The sudden explosion of hormones the body has to try to make some sense out of can for some bring forth quite peculiar urges, fascinations, and attractions. At this time it is not uncommon for those who will later be "normal" heterosexual men to have "a crush" on someone of the same sex. It may be a schoolmaster; it may be a friend - it could be anyone, there are no rules, and it may not just be the one person - it may be many.

There is nothing wrong, and this is not the time to fear one's sexual orientation; more a time to consider its possibilities.

For most who have arrived at this stage, they will have had no preparation for the alternative sexual orientations that life can deal out. Such is the failing of society, for around one in ten males will turn out to be gay, and around one in five males will at some time in their lives have gay sex. Each one of these people will be some proud parent's son. They could be anyone's son. These are facts that may be hard to accept by some people, but to life itself they are the "normal".

Sexual orientation is not hereditary, neither can it be instilled by corruption, persuasion, lifestyle or by any other means - and no matter what anyone may tell you, or claim, it most definitely cannot be changed. It is what you are.

Were it to be any different, then in a vastly heterosexual society, and with few gay people actually reproducing, by long before now there would have been no gay people left in the world.

But it is a known fact that the percentage of homosexual people in the world has varied little throughout all history, and although we may yet not understand the reason for it, nature has seen fit to maintain this status quo.

We now come to the crunch question: how do I know if I am gay?

I suppose the simple answer is - you just know. But you do need to wait until all those hormones have settled down a bit before asking the question. Once that has happened the sexual desires and urges will be noticeably better fed and nourished by the thoughts and fantasies of either one or the other of the two sexes.

Crudely put: whatever makes you "cum" the easiest and the best will give you the answer. For just a few people this may be equal, or it may alternate continuously throughout their lives, and they are what we term as being: bisexual.

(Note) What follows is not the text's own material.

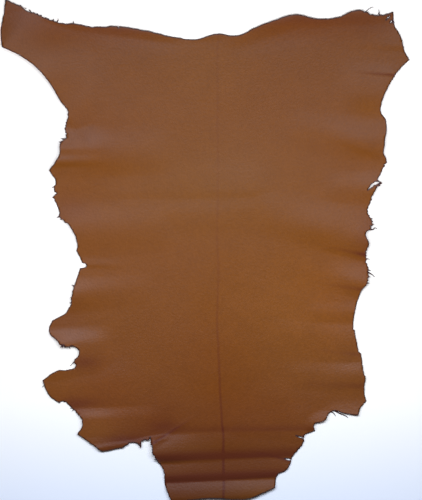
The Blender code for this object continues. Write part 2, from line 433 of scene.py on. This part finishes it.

Gay, straight or bisexual, it matters not - you are you, and you are unique. Whatever sexuality you may be, no two people are ever exactly the same - not even identical twins. Be proud of who and what you are, and if you find that you are gay or bisexual then remember that that is quite normal in the great scheme of things, it is only some areas of society that still have a problem with this - and the problem is theirs, not yours.

One of the biggest mysteries in the world today is why some people have a problem with another person's sexuality when you consider all the great names there have been throughout history that have been known not to be heterosexual.

Great emperors, kings, war-lords, painters, writers, poets, musicians, composers, pop singers, fashion gurus, astrologers, philosophers, architects, engineers and many, many others all enjoying pride of place in history have been either gay or bisexual - the list is almost endless, and it even includes a pope or two! Their sexual orientation never hampered these people - it need not hamper you.

Judy Garland is reputed to have said: "Always be a first-rate version of yourself, instead of a second-rate version of somebody else." There could be no better advice. Another quote I love came from the late, great, and still sadly missed Dusty Springfield: "My sexuality has never been a problem to me but I think it has been for other people."

There is nothing at all wrong with being gay, however it does come with some burdens that heterosexuals never have to face.

There is the gay scene - known by all to be notoriously promiscuous - and although it is representative of less than a quarter of all gay people it is what a gay person will always be seen as being a part of by many uninformed heterosexual people.

Then there is the whole "coming out" saga. Should you come out to family and friends, at work, to all and sundry, or not do it at all?

Facing up to this issue can be traumatic for some people - and whatever you finally decide on as being best for you, even staying "in the closet", it will not be without some implications.